In 1927, 15 years after he sold his last newspaper on Somerset Street, Burroughs bought the Elks Lodge and converted it into the Burroughs Newsboy Foundation. Over the next 25 years, thousands of boys—who, as Burroughs put it, “knew too much industry, too little play and laughter”—flocked to the gracious, four-story clubhouse to relax, take part in educational and mentorship programs, and earn college scholarships.
Barbara Sidel’s father, Nathan R. Miller, was one of those newsboys.
All but orphaned by age 15 during the height of the Great Depression, Miller lived in a cramped basement apartment a few blocks away from Somerset Street. In between his newspaper rounds and classes at English High School, he spent his free time at the Burroughs Foundation, playing ping pong, listening to classical music, and imagining a better life for himself.
After earning his accounting degree from Bentley College and serving in World War II, Miller set about building that life. With funds he earned from his accounting practice, he began investing in Boston real estate, starting with a rooming house on Berkeley Street. Between 1963, when he bought his first commercial property—6 Beacon Street, an 11-story office building located steps from the State House—and his death in 2013, he became one of Boston’s most prominent real estate investors, with a dozen office buildings clustered near the Suffolk campus and in the financial district. He also began giving away part of the fortune he had amassed, making major gifts to the Boston Symphony Orchestra, Brigham and Women’s Hospital, and Bentley.
In 2005, Miller—who also never attended Suffolk, but whose career had flourished as the University itself came of age—endowed a full-tuition Suffolk scholarship program for Boston Public School students. In appreciation for Miller’s tremendous generosity, Suffolk decided to name a new building in his honor.

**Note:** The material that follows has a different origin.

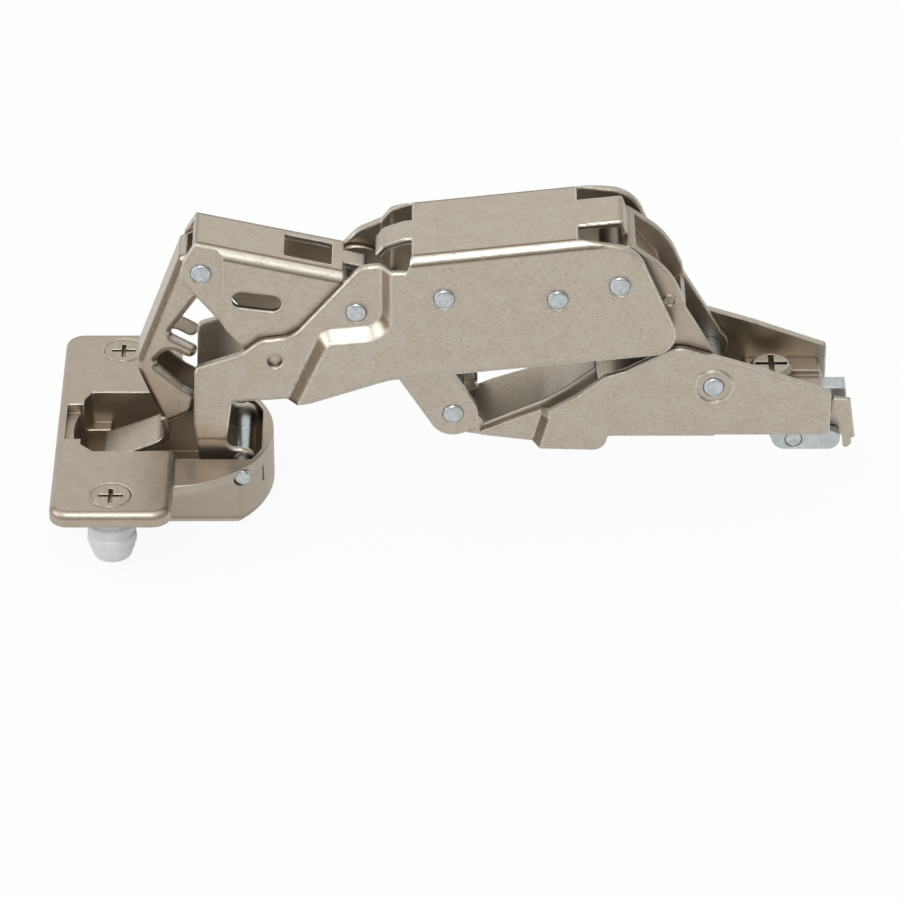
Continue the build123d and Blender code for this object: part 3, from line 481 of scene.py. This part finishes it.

But not just any building.
The Nathan R. Miller Residence Hall stands at 10 Somerset Street—the exact former location of the Burroughs Newsboy Foundation. Where the teenage Miller once dreamed of bigger things, the building that now bears his name rises 19 stories above Beacon Hill, offering the 300-plus students who live there their own chance to dream big, with views that begin at Boston Harbor, take in much of the city skyline, and extend all the way to the Charles River.